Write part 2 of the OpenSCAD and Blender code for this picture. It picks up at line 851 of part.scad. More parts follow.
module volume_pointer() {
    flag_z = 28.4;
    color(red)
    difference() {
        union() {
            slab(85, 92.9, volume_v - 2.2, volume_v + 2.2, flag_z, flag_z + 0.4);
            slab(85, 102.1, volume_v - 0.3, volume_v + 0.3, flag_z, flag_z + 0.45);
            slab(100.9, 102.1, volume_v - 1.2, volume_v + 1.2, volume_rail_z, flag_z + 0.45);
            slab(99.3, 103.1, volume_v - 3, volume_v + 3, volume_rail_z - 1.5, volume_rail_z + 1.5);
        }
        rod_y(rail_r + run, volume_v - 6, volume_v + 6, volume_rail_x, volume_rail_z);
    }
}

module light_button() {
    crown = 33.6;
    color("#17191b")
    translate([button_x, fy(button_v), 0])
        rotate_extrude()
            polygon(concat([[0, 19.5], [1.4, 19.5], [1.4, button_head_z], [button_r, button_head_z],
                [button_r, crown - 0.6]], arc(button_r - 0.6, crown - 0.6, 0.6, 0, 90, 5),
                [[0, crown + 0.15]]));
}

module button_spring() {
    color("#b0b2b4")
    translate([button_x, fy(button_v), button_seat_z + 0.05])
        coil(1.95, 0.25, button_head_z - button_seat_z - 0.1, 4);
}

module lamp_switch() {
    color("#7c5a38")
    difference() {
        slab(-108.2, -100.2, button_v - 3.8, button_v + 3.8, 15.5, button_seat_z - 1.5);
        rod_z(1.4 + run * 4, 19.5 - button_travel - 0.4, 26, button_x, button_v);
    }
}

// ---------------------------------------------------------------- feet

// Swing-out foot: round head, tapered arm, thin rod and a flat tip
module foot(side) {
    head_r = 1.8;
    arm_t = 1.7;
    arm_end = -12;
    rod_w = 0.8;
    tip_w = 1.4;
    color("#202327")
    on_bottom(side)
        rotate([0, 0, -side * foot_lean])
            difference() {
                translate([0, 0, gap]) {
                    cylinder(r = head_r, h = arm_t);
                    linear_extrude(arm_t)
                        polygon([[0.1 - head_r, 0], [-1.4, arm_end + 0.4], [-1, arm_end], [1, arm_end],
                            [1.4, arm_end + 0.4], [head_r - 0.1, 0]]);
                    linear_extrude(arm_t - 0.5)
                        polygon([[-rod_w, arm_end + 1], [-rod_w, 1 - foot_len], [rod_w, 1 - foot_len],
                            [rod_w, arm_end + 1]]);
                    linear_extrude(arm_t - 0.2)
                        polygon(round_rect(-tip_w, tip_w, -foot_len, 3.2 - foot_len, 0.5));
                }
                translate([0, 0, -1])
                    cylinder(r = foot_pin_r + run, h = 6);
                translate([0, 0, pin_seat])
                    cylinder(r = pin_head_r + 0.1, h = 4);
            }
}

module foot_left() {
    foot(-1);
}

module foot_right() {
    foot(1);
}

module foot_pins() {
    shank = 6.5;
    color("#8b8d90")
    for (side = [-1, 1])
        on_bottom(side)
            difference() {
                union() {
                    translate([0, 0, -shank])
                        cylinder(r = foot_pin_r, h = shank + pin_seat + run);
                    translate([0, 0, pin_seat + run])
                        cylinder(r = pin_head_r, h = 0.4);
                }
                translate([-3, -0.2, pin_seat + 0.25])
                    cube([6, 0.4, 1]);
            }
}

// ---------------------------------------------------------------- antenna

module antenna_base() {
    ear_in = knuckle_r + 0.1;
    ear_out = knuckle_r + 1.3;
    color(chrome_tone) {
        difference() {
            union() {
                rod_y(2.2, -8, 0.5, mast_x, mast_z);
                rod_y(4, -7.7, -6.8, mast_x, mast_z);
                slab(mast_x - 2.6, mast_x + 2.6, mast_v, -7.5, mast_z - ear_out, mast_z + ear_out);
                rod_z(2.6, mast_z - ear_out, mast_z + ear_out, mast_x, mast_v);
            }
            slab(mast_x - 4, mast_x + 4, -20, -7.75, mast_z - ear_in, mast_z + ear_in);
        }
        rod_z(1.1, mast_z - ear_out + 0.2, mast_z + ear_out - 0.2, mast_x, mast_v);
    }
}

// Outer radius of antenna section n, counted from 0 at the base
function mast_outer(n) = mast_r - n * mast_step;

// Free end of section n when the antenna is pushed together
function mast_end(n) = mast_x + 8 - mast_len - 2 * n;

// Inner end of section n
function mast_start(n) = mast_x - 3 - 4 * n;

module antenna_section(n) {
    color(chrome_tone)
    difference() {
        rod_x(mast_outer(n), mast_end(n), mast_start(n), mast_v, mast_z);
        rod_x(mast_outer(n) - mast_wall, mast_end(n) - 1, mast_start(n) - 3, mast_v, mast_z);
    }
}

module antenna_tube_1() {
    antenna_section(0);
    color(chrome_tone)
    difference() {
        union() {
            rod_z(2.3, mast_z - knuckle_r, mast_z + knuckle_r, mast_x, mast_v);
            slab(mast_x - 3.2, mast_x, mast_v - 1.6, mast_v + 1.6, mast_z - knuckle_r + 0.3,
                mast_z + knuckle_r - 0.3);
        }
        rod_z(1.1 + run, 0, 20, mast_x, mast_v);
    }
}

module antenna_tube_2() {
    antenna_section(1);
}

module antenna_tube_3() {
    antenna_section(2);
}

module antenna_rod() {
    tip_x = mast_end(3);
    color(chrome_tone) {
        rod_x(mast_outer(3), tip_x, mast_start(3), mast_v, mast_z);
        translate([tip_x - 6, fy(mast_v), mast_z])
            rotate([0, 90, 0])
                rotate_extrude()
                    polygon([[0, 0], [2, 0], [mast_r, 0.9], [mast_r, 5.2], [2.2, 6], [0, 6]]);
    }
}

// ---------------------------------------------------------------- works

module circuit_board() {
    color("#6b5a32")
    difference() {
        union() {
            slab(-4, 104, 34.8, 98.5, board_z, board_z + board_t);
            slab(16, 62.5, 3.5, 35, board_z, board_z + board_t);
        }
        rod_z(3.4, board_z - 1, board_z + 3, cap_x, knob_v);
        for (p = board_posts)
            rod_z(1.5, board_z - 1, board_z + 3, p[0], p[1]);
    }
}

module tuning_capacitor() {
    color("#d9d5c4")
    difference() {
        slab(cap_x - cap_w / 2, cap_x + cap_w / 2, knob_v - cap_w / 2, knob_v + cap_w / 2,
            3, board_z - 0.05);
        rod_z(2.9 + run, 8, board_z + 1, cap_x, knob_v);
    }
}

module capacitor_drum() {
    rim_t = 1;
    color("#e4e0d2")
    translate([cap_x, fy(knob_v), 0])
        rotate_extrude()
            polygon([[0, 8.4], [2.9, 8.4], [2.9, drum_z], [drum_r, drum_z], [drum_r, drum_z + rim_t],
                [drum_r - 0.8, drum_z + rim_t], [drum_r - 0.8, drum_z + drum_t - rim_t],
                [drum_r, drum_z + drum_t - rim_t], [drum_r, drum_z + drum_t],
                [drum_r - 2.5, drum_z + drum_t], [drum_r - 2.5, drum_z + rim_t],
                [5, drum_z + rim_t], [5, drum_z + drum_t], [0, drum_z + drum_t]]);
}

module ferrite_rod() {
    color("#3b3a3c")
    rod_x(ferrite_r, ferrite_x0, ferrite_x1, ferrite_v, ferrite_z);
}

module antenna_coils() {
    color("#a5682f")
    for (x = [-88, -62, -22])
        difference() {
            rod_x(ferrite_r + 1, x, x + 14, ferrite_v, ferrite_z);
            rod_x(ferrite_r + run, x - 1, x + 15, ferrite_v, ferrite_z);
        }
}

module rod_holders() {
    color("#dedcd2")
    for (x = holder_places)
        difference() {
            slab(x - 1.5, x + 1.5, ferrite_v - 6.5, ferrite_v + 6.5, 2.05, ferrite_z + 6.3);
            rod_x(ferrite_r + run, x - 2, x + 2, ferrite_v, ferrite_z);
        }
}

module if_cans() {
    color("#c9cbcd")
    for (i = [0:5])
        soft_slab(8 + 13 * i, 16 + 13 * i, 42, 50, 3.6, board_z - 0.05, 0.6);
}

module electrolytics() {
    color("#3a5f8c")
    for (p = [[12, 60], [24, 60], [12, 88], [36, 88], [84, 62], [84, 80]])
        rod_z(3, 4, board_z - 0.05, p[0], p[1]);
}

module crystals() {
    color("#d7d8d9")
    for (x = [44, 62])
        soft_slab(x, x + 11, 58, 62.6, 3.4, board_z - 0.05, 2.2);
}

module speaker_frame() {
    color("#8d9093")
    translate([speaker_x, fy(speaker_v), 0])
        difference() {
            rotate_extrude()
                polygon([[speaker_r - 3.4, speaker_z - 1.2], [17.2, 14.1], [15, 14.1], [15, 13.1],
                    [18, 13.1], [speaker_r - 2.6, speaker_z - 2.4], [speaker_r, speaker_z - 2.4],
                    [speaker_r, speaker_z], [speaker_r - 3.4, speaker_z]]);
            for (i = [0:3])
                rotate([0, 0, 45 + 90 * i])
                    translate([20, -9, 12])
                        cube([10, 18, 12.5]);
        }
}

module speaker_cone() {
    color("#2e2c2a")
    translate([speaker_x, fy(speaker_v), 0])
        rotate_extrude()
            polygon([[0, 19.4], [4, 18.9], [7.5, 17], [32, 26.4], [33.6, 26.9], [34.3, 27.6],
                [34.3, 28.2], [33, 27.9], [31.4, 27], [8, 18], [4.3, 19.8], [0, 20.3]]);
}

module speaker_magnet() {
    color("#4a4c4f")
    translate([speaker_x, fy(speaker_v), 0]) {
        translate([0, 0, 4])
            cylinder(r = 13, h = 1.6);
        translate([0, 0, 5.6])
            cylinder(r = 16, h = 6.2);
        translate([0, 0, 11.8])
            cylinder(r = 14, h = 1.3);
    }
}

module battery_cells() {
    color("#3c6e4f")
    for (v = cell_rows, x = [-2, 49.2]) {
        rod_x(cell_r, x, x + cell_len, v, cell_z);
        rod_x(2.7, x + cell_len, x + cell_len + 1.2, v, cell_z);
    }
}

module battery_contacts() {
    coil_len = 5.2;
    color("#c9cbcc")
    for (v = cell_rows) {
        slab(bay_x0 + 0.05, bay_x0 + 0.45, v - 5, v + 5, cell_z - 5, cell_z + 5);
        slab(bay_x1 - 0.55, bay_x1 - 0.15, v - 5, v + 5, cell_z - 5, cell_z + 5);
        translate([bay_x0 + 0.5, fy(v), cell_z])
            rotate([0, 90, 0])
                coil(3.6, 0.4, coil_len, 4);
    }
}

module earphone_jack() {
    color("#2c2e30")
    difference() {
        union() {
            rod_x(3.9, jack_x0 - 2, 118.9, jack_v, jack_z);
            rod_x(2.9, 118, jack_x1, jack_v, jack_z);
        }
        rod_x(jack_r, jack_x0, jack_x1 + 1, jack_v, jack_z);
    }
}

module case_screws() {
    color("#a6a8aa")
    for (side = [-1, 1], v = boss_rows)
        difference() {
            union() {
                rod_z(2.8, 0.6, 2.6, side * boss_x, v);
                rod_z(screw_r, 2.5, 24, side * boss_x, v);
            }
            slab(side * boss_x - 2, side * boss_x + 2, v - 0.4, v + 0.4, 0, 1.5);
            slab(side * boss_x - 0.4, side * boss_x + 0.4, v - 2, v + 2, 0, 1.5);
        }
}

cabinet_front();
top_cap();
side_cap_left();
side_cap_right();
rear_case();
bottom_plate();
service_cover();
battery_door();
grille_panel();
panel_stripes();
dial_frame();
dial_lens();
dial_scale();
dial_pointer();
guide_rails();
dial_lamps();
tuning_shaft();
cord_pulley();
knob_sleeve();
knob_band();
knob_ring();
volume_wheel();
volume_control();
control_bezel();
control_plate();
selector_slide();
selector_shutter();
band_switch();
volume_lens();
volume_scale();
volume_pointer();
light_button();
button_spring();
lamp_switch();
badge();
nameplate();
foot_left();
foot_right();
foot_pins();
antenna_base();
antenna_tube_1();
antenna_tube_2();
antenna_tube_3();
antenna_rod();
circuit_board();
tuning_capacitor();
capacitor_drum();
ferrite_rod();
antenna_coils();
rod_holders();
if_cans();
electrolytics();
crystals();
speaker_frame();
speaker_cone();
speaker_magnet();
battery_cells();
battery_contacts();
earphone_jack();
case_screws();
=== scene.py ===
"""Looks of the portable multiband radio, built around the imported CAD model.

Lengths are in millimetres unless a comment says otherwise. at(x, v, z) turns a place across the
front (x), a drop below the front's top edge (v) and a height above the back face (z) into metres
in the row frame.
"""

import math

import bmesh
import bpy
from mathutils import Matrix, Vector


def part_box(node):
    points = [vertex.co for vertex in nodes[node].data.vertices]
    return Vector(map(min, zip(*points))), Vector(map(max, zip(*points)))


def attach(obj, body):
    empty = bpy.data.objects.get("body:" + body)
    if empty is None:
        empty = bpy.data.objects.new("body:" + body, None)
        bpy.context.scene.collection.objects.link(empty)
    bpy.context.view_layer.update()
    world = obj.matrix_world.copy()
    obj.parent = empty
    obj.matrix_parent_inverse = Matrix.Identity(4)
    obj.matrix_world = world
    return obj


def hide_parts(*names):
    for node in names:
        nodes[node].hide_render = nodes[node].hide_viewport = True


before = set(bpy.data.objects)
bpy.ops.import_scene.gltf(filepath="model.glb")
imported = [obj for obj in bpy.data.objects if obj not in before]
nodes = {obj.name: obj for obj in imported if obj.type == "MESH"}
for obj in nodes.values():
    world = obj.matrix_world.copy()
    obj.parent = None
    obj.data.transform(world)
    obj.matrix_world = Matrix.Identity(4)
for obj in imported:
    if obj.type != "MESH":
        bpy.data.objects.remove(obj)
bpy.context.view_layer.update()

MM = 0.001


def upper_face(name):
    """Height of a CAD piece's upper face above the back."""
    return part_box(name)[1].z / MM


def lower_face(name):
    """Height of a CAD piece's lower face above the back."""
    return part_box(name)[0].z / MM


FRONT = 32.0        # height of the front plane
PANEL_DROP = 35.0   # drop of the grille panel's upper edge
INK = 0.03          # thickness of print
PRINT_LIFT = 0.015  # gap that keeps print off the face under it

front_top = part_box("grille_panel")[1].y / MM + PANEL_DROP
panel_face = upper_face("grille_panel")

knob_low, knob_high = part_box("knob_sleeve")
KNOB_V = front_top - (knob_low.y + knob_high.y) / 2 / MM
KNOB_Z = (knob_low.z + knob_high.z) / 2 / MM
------
_What to produce_
As listed above, the lines from the line with "cabinet_front();" to the line with "before = set(bpy.data.objects)" are to be echoed exactly, with both ends included and nothing added.

_Result_
cabinet_front();
top_cap();
side_cap_left();
side_cap_right();
rear_case();
bottom_plate();
service_cover();
battery_door();
grille_panel();
panel_stripes();
dial_frame();
dial_lens();
dial_scale();
dial_pointer();
guide_rails();
dial_lamps();
tuning_shaft();
cord_pulley();
knob_sleeve();
knob_band();
knob_ring();
volume_wheel();
volume_control();
control_bezel();
control_plate();
selector_slide();
selector_shutter();
band_switch();
volume_lens();
volume_scale();
volume_pointer();
light_button();
button_spring();
lamp_switch();
badge();
nameplate();
foot_left();
foot_right();
foot_pins();
antenna_base();
antenna_tube_1();
antenna_tube_2();
antenna_tube_3();
antenna_rod();
circuit_board();
tuning_capacitor();
capacitor_drum();
ferrite_rod();
antenna_coils();
rod_holders();
if_cans();
electrolytics();
crystals();
speaker_frame();
speaker_cone();
speaker_magnet();
battery_cells();
battery_contacts();
earphone_jack();
case_screws();
=== scene.py ===
"""Looks of the portable multiband radio, built around the imported CAD model.

Lengths are in millimetres unless a comment says otherwise. at(x, v, z) turns a place across the
front (x), a drop below the front's top edge (v) and a height above the back face (z) into metres
in the row frame.
"""

import math

import bmesh
import bpy
from mathutils import Matrix, Vector


def part_box(node):
    points = [vertex.co for vertex in nodes[node].data.vertices]
    return Vector(map(min, zip(*points))), Vector(map(max, zip(*points)))


def attach(obj, body):
    empty = bpy.data.objects.get("body:" + body)
    if empty is None:
        empty = bpy.data.objects.new("body:" + body, None)
        bpy.context.scene.collection.objects.link(empty)
    bpy.context.view_layer.update()
    world = obj.matrix_world.copy()
    obj.parent = empty
    obj.matrix_parent_inverse = Matrix.Identity(4)
    obj.matrix_world = world
    return obj


def hide_parts(*names):
    for node in names:
        nodes[node].hide_render = nodes[node].hide_viewport = True


before = set(bpy.data.objects)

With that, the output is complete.